You can’t pass any laws in Cincinnati which prohibit discrimation against gay people.

Which is why I left. :slight_smile:

My error, papermache prince.

I’d read about the 1915 Supreme Court ruling denying motion pictures were protected by the First Amendment, and was unaware that …

1952 Burstyn v. Wilson Artistic freedom triumphed when the Court
overruled its 1915 holding that movies “are a business, pure and
simple,” and decided that New York State’s refusal to license “The
Miracle” violated the First Amendment. The state censor had labeled the film “sacrilegious.”

From http://www.lectlaw.com/files/cur59.htm

The First Amendment protects all forms of artistic expression–books, paintings, sculptures, movies, performance art. However, that protection is not absolute. Courts have allowed cities and states to regulate obscenity in various ways usually falling short of an outright ban. The state of law on this issue defies synopsis; see here for an introduction.

Ah, yes, Cincinnati.

Or, as it’s rapidly becoming, “1950’s Birmingham”.

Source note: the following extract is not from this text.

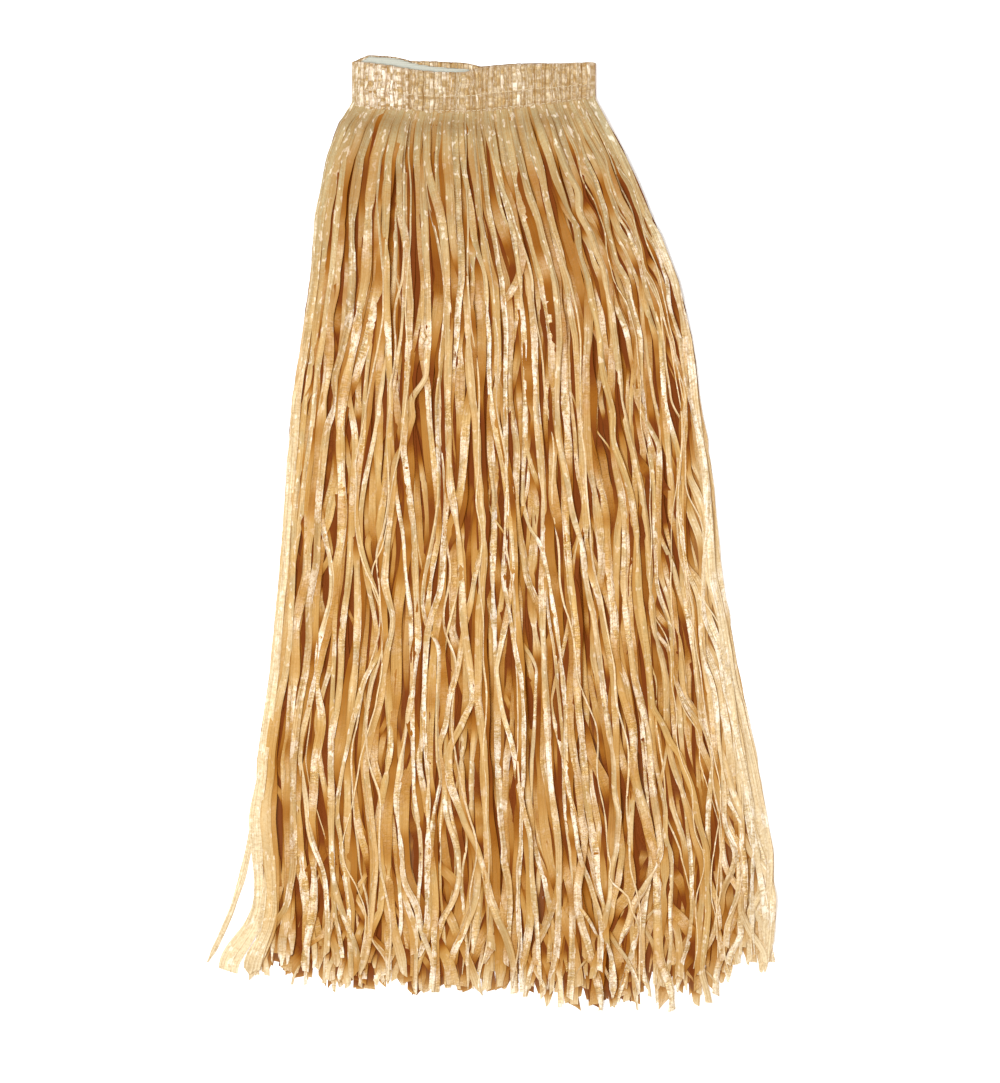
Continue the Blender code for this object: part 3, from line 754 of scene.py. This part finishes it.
def lay_strand(rng, order, cut, layer, level):
    """Lays a strand on the pile, and raises the pile where it lies."""
    rows, down, x = strand_course(rng, cut, layer.loose)
    half = strand_width(rng, cut, down)
    freed = smooth((down - down[0]) / 0.020)
    twist = layer.lean * (rng.normal() + waver(rng, down, 0.05, 0.25)) * freed
    crinkle = smooth(0.28 + 0.26 * order + rng.normal(0.0, 0.35) + 0.55 * waver(rng, down, 0.03, 0.18))
    crinkle = crinkle * (0.15 + 0.85 * smooth((down - 0.05) / 0.20))
    if cut.stray or cut.flare or cut.width < 0.0020:
        crinkle = 0.3 * crinkle
    steps = np.arange(-REACH, REACH + 1)
    columns = np.round((x[:, None] - PILE_LEFT) / CELL).astype(int) + steps
    offsets = steps * CELL
    covered = np.abs(offsets)[None, :] <= np.maximum(half, CELL / 2)[:, None]
    lean = np.tan(twist)[:, None] * offsets
    under = pile_top[rows[:, None], columns] - lean
    highest = np.where(covered, under, -1.0).max(1)
    average = np.where(covered, under, 0.0).sum(1) / covered.sum(1)
    rest = layer.pressed * average + (1.0 - layer.pressed) * highest
    carried = softened(highest_near(rest, 3), 4) + 0.6 * FILM
    z = np.maximum(carried, layer_foot(0.0004, x, down, level) + 0.0003 * waver(rng, down, 0.1, 0.3))
    root_height = layer.root_z - 0.0004 + 0.0012 * order
    z = root_height + (z - root_height) * smooth((down - down[0] - TUCKED) / 0.020)
    z = np.maximum(z, 0.0003 + np.abs(np.sin(twist)) * half)
    surface = (z[:, None] + lean + 0.5 * FILM)[covered]
    spots = (np.broadcast_to(rows[:, None], covered.shape)[covered], columns[covered])
    beside = columns[:, REACH - BESIDE : REACH + BESIDE + 1]
    under = pile_count[rows[:, None], beside].mean(1)
    np.maximum.at(pile_top, spots, surface)
    np.add.at(pile_count, spots, 1.0)
    return Strand(down, x, z, half, twist, crinkle, under, rows, beside)


def lay_layer(layer, level):
    """All the strands of one layer, laid in a shuffled order, and its thin wisps last."""
    rng = np.random.default_rng(layer.seed)
    cuts = []
    for i in rng.permutation(layer.strands):
        share = (i + rng.random()) / layer.strands
        width = np.clip(rng.lognormal(math.log(layer.width), 0.38), 0.0021, 0.0092)
        near_edge = min(share, 1.0 - share) < 0.02
        cuts.append(Cut(share, width, 0.35 if near_edge else 0.5 + 0.5 * layer.loose, 0.0, 0.0))
    if layer.name == "front_middle":
        cuts.append(STRAY_TAPE)
    if layer.name == "front_outer":
        cuts = cuts[COVERING:]
        for i in rng.permutation(COVERING):
            share = (i + rng.uniform(0.2, 0.8)) / COVERING
            cuts.append(Cut(share, rng.uniform(0.0034, 0.0072), 0.9, 0.0, 0.0))
        cuts.extend(WIDE_TAPES)
    for _ in range(layer.wisps):
        cuts.append(Cut(rng.uniform(0.02, 0.98), rng.uniform(0.0010, 0.0019), 1.15, 0.0, 0.0))
    order = np.linspace(0.0, 1.0, len(cuts))
    return [lay_strand(rng, place, cut, layer, level) for place, cut in zip(order, cuts)]


def tape_tree(paint):
    """Geometry nodes that sweep a creased tape along every strand's line."""
    tree = bpy.data.node_groups.new("raffia_tape", "GeometryNodeTree")
    sockets = (("Strands", "Geometry", "INPUT"), ("Thickness", "Float", "INPUT"))
    sockets += (("Crease", "Float", "INPUT"), ("Tape", "Geometry", "OUTPUT"))
    for name, kind, way in sockets:
        tree.interface.new_socket(name=name, in_out=way, socket_type="NodeSocket" + kind)
    entry = tree.nodes.new("NodeGroupInput")
    lines, thickness, crease = (Wire(tree, entry.outputs[i]) for i in range(3))

    def add(kind, inputs, output=0, **settings):
        return node(tree, kind, settings, inputs, output)

    def attribute(named, kind="FLOAT"):
        return add("GeometryNodeInputNamedAttribute", {"Name": named}, data_type=kind)

    def stored(geometry, named, value, kind="FLOAT"):
        inputs = {"Geometry": geometry, "Name": named, "Value": value}
        return add("GeometryNodeStoreNamedAttribute", inputs, data_type=kind, domain="POINT")

    def vector(operation, first, second):
        key = 3 if operation == "SCALE" else 1
        return add("ShaderNodeVectorMath", {0: first, key: second}, operation=operation)

    curves = add("GeometryNodeMeshToCurve", {"Mesh": lines})
    curves = add("GeometryNodeSetCurveNormal", {"Curve": curves}, mode="Z_UP")
    curves = add("GeometryNodeSetCurveTilt", {"Curve": curves, "Tilt": attribute("twist")})
    normal, tangent = add("GeometryNodeInputNormal", {}), add("GeometryNodeInputTangent", {})
    curves = stored(curves, "side", normal, "FLOAT_VECTOR")
    curves = stored(curves, "way", tangent, "FLOAT_VECTOR")
    curves = stored(curves, "up", vector("CROSS_PRODUCT", tangent, normal), "FLOAT_VECTOR")
    section = add("GeometryNodeCurvePrimitiveCircle", {"Resolution": 4, "Radius": 1.0}, mode="RADIUS")
    spot = add("GeometryNodeInputPosition", {})
    across = add("ShaderNodeSeparateXYZ", {"Vector": spot})
    section = stored(section, "across", across)
    section = stored(section, "face", add("ShaderNodeSeparateXYZ", {"Vector": spot}, output=1))
    flat = vector("MULTIPLY", spot, (1.0, 0.0, 0.0))
    section = add("GeometryNodeSetPosition", {"Geometry": section, "Position": flat})
    sweep = {"Curve": curves, "Profile Curve": section, "Scale": attribute("half"), "Fill Caps": True}
    tape = add("GeometryNodeCurveToMesh", sweep)
    across, face, half = attribute("across"), attribute("face"), attribute("half")
    lift = face * thickness * 0.5 + half * crease * attribute("fold") * (0.5 - abs(across))
    shift = half * attribute("crease_at") * (1.0 - abs(across))
    cut = half * attribute("slant") * across
    offset = vector("SCALE", attribute("up", "FLOAT_VECTOR"), lift)
    offset = vector("ADD", offset, vector("SCALE", attribute("side", "FLOAT_VECTOR"), shift))
    offset = vector("ADD", offset, vector("SCALE", attribute("way", "FLOAT_VECTOR"), cut))
    tape = add("GeometryNodeSetPosition", {"Geometry": tape, "Offset": offset})
    upper = add("ShaderNodeMath", {0: face, 1: 0.1}, operation="GREATER_THAN")
    tape = add("GeometryNodeTriangulate", {"Mesh": tape, "Selection": upper}, quad_method="FIXED")
    tape = add("GeometryNodeTriangulate", {"Mesh": tape}, quad_method="FIXED_ALTERNATE")
    edge = add("ShaderNodeMath", {0: abs(abs(across) - 0.5), 1: 0.4}, operation="GREATER_THAN")
    tape = add("GeometryNodeSetShadeSmooth", {0: tape, 2: True}, domain="FACE")
    tape = add("GeometryNodeSetShadeSmooth", {0: tape, 1: edge, 2: False}, domain="EDGE")
    tape = add("GeometryNodeRealizeInstances", {"Geometry": tape})
    tape = add("GeometryNodeSetMaterial", {"Geometry": tape, "Material": paint})
    leave = tree.nodes.new("NodeGroupOutput")
    tree.links.new(tape.socket, leave.inputs["Tape"])
    return tree


tape_maker = tape_tree(raffia_strands)


def strand_lines(name, strands, points_each, rng):
    """The strands' middle lines as one mesh of edges, with what the tape maker reads on them."""
    points, edges, values = [], [], {}
    for order, strand in enumerate(strands):
        down = np.linspace(strand.down[0], strand.down[-1], points_each)
        pile = pile_count[strand.rows[:, None], strand.columns].mean(1)
        over, under, pile = (softened(each, 3.0) for each in (pile - strand.under, strand.under, pile))
        found = (strand.x, strand.z, strand.half, strand.twist, strand.crinkle, over, under, pile)
        x, z, half, twist, crinkle, over, under, pile = (np.interp(down, strand.down, e) for e in found)
        left = np.interp(down, column(SIDES, "down"), column(SIDES, "left"))
        right = np.interp(down, column(SIDES, "down"), column(SIDES, "right"))
        thinning = 0.012 + 0.048 * smooth((down - 0.20) / 0.30)
        inner = smooth(np.minimum((x - left) / (0.010 + 0.25 * thinning), (right - x) / thinning))
        # hidden: how much painted shade a strand gets from the strands over it, less near the sides,
        # just below the band and at the hem.
        hidden = (0.10 + 0.90 * inner) * (0.30 + 0.70 * smooth((down - 0.042) / 0.060))
        hidden = hidden * (1.0 - 0.25 * smooth((down - 0.64) / 0.08))
        jitter = rng.normal(0.0, 1.0, points_each) * (down > down[0] + 0.01)
        free = 1.0 - 0.85 * smooth(over / 1.3)
        z = z + 0.00028 * jitter * (0.3 + crinkle) * np.minimum(1.0, half / 0.002) * free
        fold = rng.normal(0.0, 0.6) + 0.8 * waver(rng, down, 0.03, 0.20)
        slant = np.zeros(points_each)
        slant[-1] = rng.normal(0.0, 0.8)
        points.append(np.stack([x, TOP_Y - down, np.maximum(z, 0.0003)], -1))
        links = np.arange(points_each - 1) + order * points_each
        edges.append(np.stack([links, links + 1], -1))
        each = {
            "half": half,
            "twist": twist * (0.3 + 0.7 * free),
            "along": down,
            "strand": np.full(points_each, rng.random()),
            "crinkle": crinkle,
            "fold": np.clip(fold, -1.0, 1.0) * np.minimum(1.0, 0.0028 / half) * free,
            "crease_at": np.full(points_each, rng.uniform(-0.5, 0.5)),
            "slant": slant,
            "pile": pile * inner,
            "over": (over - 0.42) * 1.22 * hidden,
            "under": under * hidden,
        }
        for key, numbers in each.items():
            values.setdefault(key, []).append(numbers)
    mesh = bpy.data.meshes.new(name + "_lines")
    mesh.from_pydata(np.concatenate(points).tolist(), np.concatenate(edges).tolist(), [])
    for key, lists in values.items():
        layer = mesh.attributes.new(key, "FLOAT", "POINT")
        layer.data.foreach_set("value", np.concatenate(lists).astype(np.float32))
    lines = bpy.data.objects.new(name + "_lines", mesh)
    bpy.context.scene.collection.objects.link(lines)
    return lines


def settle(mesh):
    """Keeps a piece off the floor, and gives each face how many strands hide it from its own side."""
    points = np.empty(3 * len(mesh.vertices), np.float32)
    mesh.vertices.foreach_get("co", points)
    points[2::3] = above_floor(points[2::3])
    mesh.vertices.foreach_set("co", points)
    mesh.update()
    corners = np.empty(len(mesh.loops), np.int32)
    mesh.loops.foreach_get("vertex_index", corners)
    normals = np.empty(3 * len(mesh.polygons), np.float32)
    mesh.polygons.foreach_get("normal", normals)
    sizes = np.empty(len(mesh.polygons), np.int32)
    mesh.polygons.foreach_get("loop_total", sizes)
    upward = np.repeat(normals[2::3] > 0.0, sizes)
    over, under = (np.empty(len(mesh.vertices), np.float32) for _ in range(2))
    mesh.attributes["over"].data.foreach_get("value", over)
    mesh.attributes["under"].data.foreach_get("value", under)
    sunk = mesh.attributes.new("sunk", "FLOAT", "CORNER")
    sunk.data.foreach_set("value", np.where(upward, over[corners], under[corners]).astype(np.float32))


laid = [lay_layer(layer, level) for level, layer in enumerate(LAYERS)]
for layer, strands in zip(LAYERS, laid):
    rng = np.random.default_rng(layer.seed + 1000)
    lines = strand_lines(layer.name, strands, layer.points, rng)
    sizes = {"Thickness": FILM, "Crease": layer.crease}
    piece = grown_mesh(lines, tape_maker, sizes, "strands_" + layer.name)
    settle(piece.data)
    placed(piece, ["fringe_" + layer.name])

aldi-the most recent US SCt case that dealt w/ obscenity & described basically what was & was not free speech was Miller v. Cal -1973. A bit of a a refinement of the prior " no redeeming value test." Rather than rely on my memory, better to read the case ,which I KNOW da man will find in a heartbeat.

**Ah, yes, Cincinnati.

Or, as it’s rapidly becoming, “1950’s Birmingham”.**

Ah yes, Birmingham, where the intercity has deterioated because of yankee folks getting in the way of the love affair between southern white folks and black.

Alabama is without question the most puritanical of all american states. Oh yeah, Mississippi likes to claim their moral superiorty, but let them try to explain their forty- two “dry counties” that are as legally dry as a well attended baby’s butt. But, somehow, beer spills can be found on their dirt-room beer joint floors.

Vote Rubin. Vote Alabama.
_____________________________ :slight_smile:

G-the sodomy case(Texas, I think, concerns homosexual sodomy)
The US SCt said in 1986 that states can make it a crime if they want to. Now the issue has arisen again, & the court has agreed to hear it again.